_What the task requires_
Output, word for word, every line from the start of the listing down to and including the line that contains "and mast foot."; include nothing else.

Begin

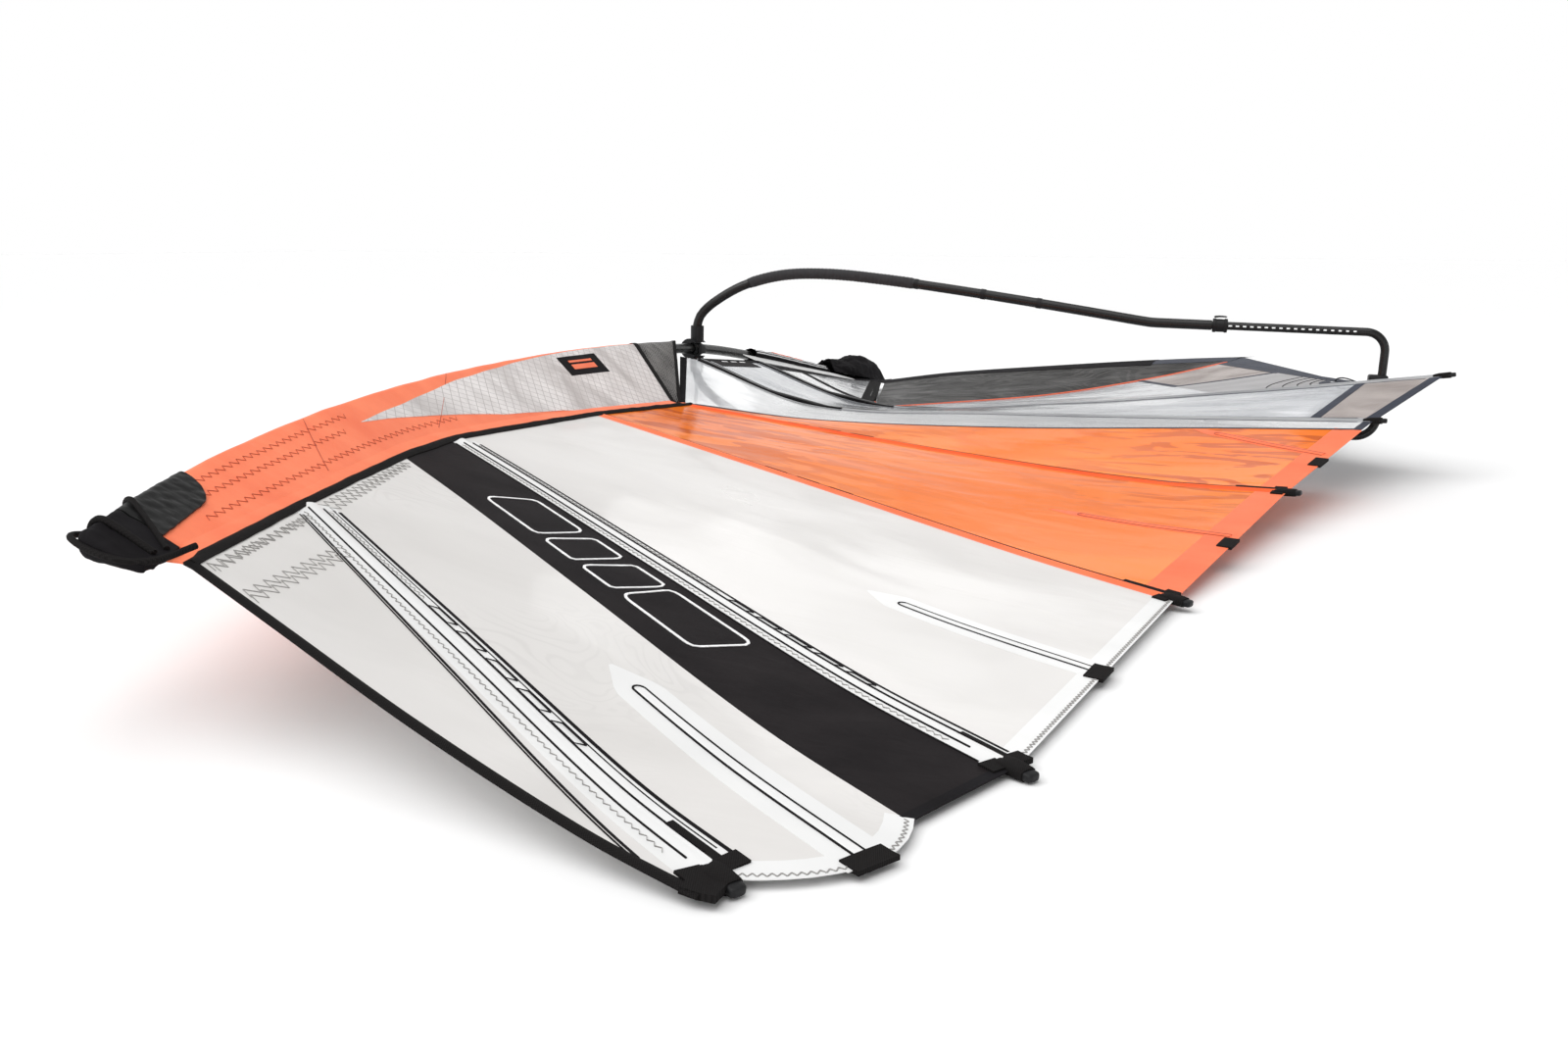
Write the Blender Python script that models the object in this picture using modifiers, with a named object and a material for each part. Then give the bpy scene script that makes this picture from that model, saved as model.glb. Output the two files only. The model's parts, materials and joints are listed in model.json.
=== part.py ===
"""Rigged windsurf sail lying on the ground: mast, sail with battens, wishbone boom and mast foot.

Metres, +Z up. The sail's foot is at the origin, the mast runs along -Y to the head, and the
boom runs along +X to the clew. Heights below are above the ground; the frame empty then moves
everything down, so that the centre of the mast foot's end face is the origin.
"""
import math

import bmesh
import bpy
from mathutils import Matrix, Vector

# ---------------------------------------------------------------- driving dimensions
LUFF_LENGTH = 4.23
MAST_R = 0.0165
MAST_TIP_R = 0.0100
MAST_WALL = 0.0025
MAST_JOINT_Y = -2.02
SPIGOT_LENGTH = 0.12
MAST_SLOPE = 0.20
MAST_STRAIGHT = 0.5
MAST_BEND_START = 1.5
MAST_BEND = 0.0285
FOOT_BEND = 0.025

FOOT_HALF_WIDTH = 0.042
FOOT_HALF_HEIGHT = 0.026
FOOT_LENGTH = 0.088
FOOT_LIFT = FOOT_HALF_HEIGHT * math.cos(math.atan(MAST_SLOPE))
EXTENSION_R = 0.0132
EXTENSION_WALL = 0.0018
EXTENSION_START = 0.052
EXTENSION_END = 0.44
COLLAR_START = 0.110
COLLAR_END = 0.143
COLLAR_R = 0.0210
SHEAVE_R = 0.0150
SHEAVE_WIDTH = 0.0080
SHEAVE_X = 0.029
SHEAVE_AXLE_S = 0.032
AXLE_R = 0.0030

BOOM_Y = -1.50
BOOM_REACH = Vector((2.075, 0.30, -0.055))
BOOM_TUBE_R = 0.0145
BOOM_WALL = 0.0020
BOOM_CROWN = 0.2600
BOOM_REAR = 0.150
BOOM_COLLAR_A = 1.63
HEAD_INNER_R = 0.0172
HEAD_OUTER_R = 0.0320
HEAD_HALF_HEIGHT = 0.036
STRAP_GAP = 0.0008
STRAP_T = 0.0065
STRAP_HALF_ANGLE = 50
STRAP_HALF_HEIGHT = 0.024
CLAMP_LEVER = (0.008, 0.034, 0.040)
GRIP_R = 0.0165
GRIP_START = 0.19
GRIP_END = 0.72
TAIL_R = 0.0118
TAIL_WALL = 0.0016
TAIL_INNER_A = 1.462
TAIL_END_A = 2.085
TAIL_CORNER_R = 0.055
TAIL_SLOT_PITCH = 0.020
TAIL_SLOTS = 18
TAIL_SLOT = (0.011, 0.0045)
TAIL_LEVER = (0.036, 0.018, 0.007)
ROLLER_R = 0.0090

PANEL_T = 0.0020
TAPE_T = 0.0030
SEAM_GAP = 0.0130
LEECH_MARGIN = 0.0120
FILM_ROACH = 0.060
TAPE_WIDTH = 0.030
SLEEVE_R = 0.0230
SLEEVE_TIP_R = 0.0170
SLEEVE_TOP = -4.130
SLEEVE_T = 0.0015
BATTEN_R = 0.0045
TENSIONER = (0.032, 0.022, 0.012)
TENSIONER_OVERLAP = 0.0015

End

_The completed task_
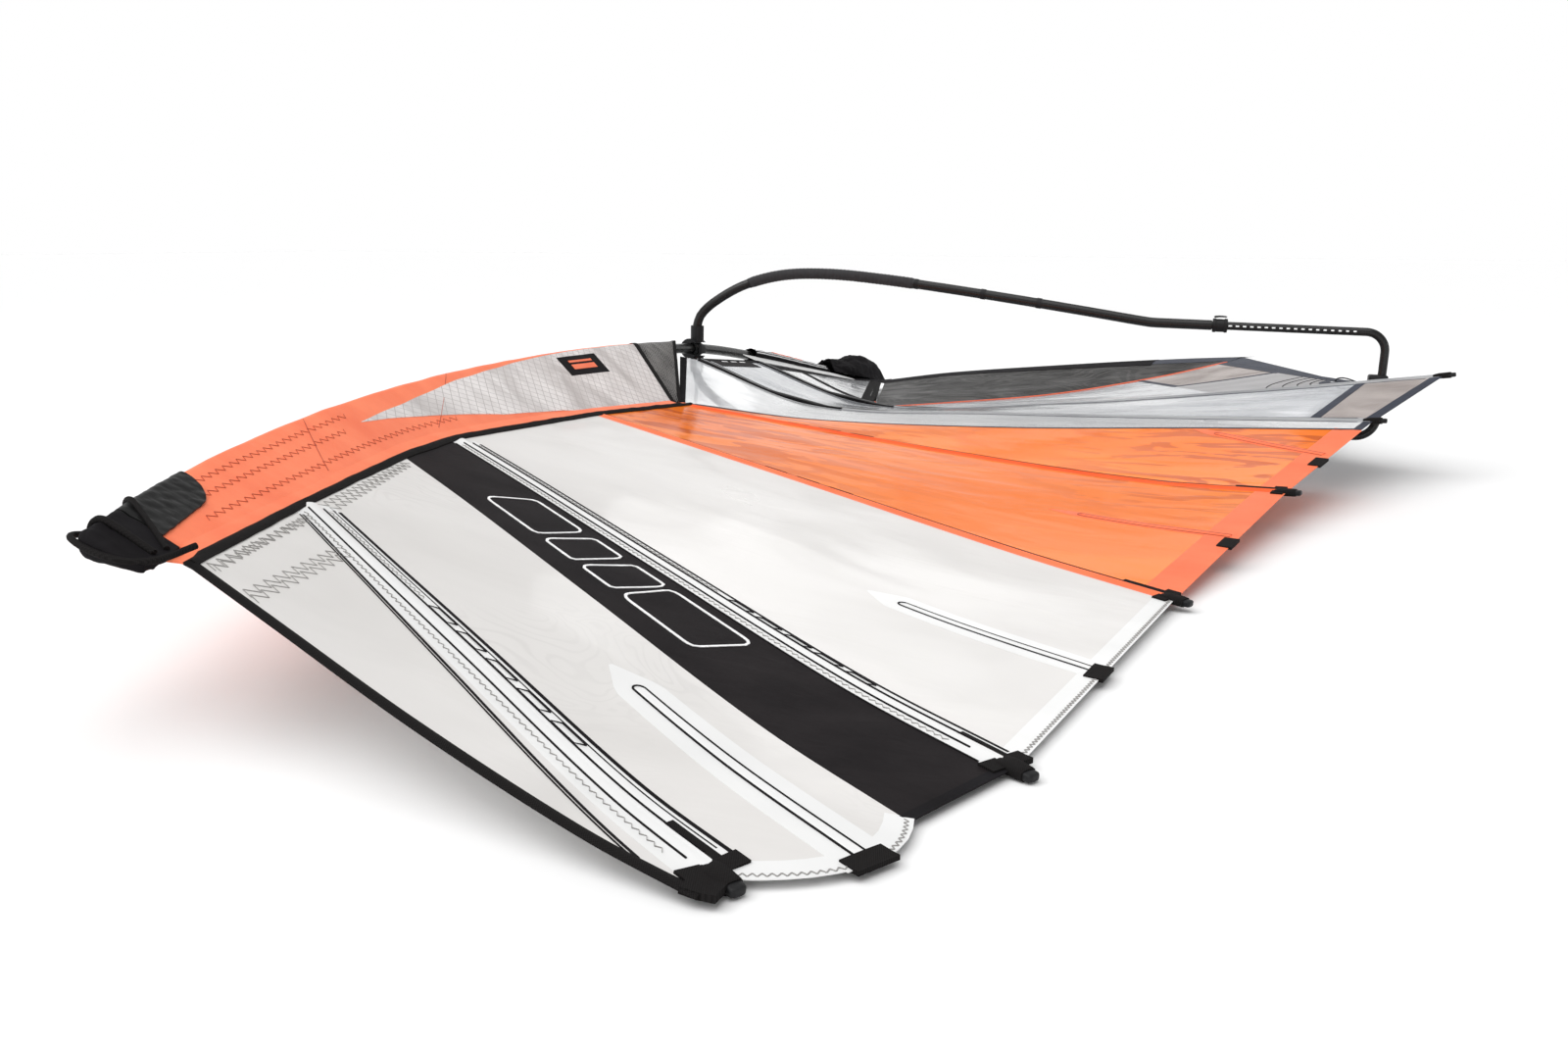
Write the Blender Python script that models the object in this picture using modifiers, with a named object and a material for each part. Then give the bpy scene script that makes this picture from that model, saved as model.glb. Output the two files only. The model's parts, materials and joints are listed in model.json.
=== part.py ===
"""Rigged windsurf sail lying on the ground: mast, sail with battens, wishbone boom and mast foot.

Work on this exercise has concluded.